As the months pass by, the Indian revolution approaches closer, for, from whatever aspect the situation is viewed the crisis in India is mounting. Zetland’s promise of Dominion Status at the end of the war – an offer on the same level of sincerity as Chamberlain’s offer to abrogate the Trade Disputes Act when the war has been won was repudiated by the resolution of the Indian National Congress, and its declaration for complete independence as its aim is illuminating. It proves not the determination of Gandhi and Nehru who lead the Congress to pursue the professed aim, but the rising tide of mass militancy among the workers, peasants and students who will not tolerate an open compromise with British imperialism. The Indian capitalist leaders, Gandhi-Nehru, whose main aim is to coax the struggle away from revolutionary ideas and methods and ultimately to betray it to Threadneedle Street, are beginning to realise that they must now assume a more leftist and pseudo-revolutionary mask and if necessary initiate another civil disobedience movement.

But any movement led by these agents of British imperialism is doomed to defeat and disaster.

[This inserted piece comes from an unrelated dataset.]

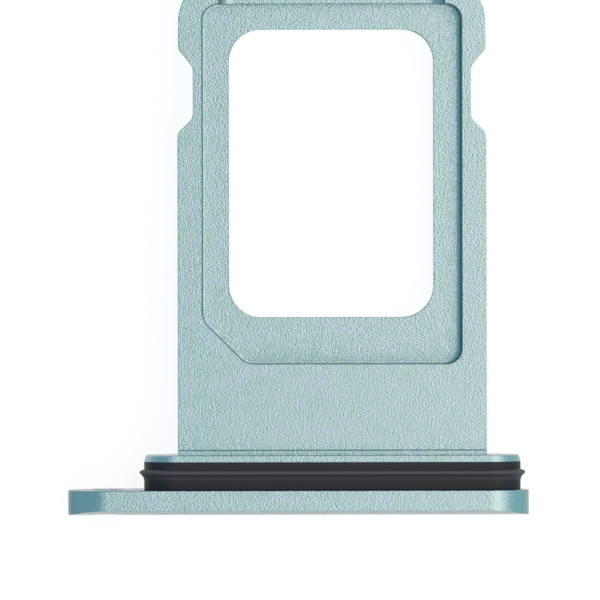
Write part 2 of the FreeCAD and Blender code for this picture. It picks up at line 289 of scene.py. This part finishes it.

Mr. Gandhi will not countenance the class-struggle of the workers and peasants.

“I must at once confess,” says Mr. Gandhi, “that I have in my mind neither strike nor no-rent campaigns as part of the forthcoming struggle.” (Bombay Chronicle, January 23rd.)

But it is precisely because the masses signal their entry into the anti-imperialist struggle by striking at their immediate oppressors, by striking at the foundation of bourgeois leadership, that the Indian revolution can be led only to betrayal by the Gandhi-Nehru bloc. Only the proletariat leading the struggle of the oppressed masses, its spearhead the workers revolutionary party, can lead the struggle against imperialism to a victorious conclusion.